In a recently published Article IV report, the Bretton Woods institution said the country’s medium term outlook was clouded by political uncertainties.
“An unchanged policies scenario projects a gradual decline of real gross domestic product (GDP) growth rates to about 3%, because investment most likely would remain subdued on account of significant structural impediments, the acceleration of indigenisation in mining and lingering uncertainties about ownership requirements in other sectors,” said the IMF.
Analysts said policy inconsistency and incessant conflicts over key aspects of the Global Political Agreement (GPA) are negatively affecting economic growth and investment prospects.
“Some officials thought restrictive measures imposed on some Zimbabwean officials and their companies by several countries hindered the recovery and constituted the major obstacle to medium term growth,” said the IMF in its report.
The report said inefficient expenditure composition; rising vulnerabilities in the financial system and the recent announcement of fast-track indigenisation of the mining sector would be a drag on the recovery. This would cause growth to decelerate to 5,5% this year, it said.
Economic planning authorities anticipate a growth rate of 9,3% spurred by favorable performance in the agricultural, mining, tourism and manufacturing sectors.
However, the country has not witnessed substantial foreign direct investment (FDI) inflows needed to resuscitate the four sectors.

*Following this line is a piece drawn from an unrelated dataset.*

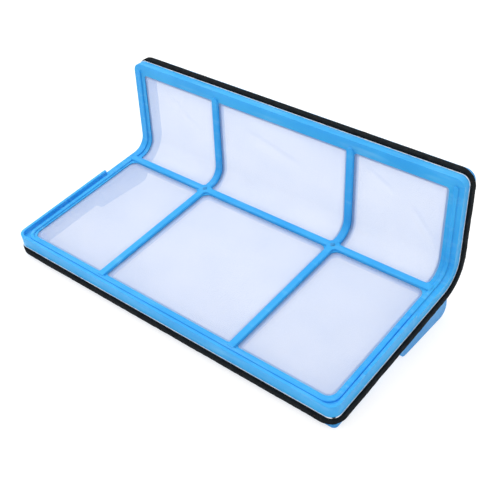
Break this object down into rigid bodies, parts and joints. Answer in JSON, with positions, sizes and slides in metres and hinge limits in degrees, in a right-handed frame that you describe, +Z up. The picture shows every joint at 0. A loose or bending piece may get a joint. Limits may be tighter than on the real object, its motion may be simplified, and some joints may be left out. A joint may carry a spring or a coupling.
{
  "type": "robot vacuum dust bin mesh pre-filter",
  "caption": "L-shaped mesh pre-filter: plastic frame with mesh windows on a sloping floor and an upright wall, edged by a foam seal in a groove.",
  "frame": {"origin": "centre of the bounding box in plan, on the surface that the filter stands on", "axes": "+X along the filter (left to right seen from the dust side), +Y from the front edge towards the wall, +Z up"},
  "size_m": [0.1416, 0.0738, 0.0516],
  "materials": {
    "front_frame": "satin moulded light-blue plastic",
    "rear_frame": "satin moulded light-blue plastic",
    "mesh": "fine white woven nylon mesh, slightly see-through",
    "seal_strip": "matt black closed-cell foam",
    "seal_tape": "thin translucent double-sided adhesive tape"
  },
  "bodies": {
    "root": {"front_frame": "front_frame", "rear_frame": "rear_frame", "floor_mesh": "mesh", "wall_mesh": "mesh", "seal_strip": "seal_strip", "seal_tape": "seal_tape"}
  },
  "joints": []
}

The IMF noted the importance of the mining sector, which is contributing 20% to the country’s GDP but urged restraint in the indigenisation overtures being made as higher commodity prices and increased diamond exports could underpin massive growth in Zimbabwe.
“Empowerment of indigenous Zimbabweans through indigenisation of business remains a key objective of government although reasonable flexibility is expected in its implementation, particularly in the mining sector,” said the institution.
The IMF said that FDI in mining and portfolio investment are projected to decline in 2011 should policies fail to change adding that these inflows would remain at a projected US$100 million up to the year 2016.
It also recommended improving governance of public enterprises active in the diamond sector, which would be complemented by IMF and World Bank technical assistance.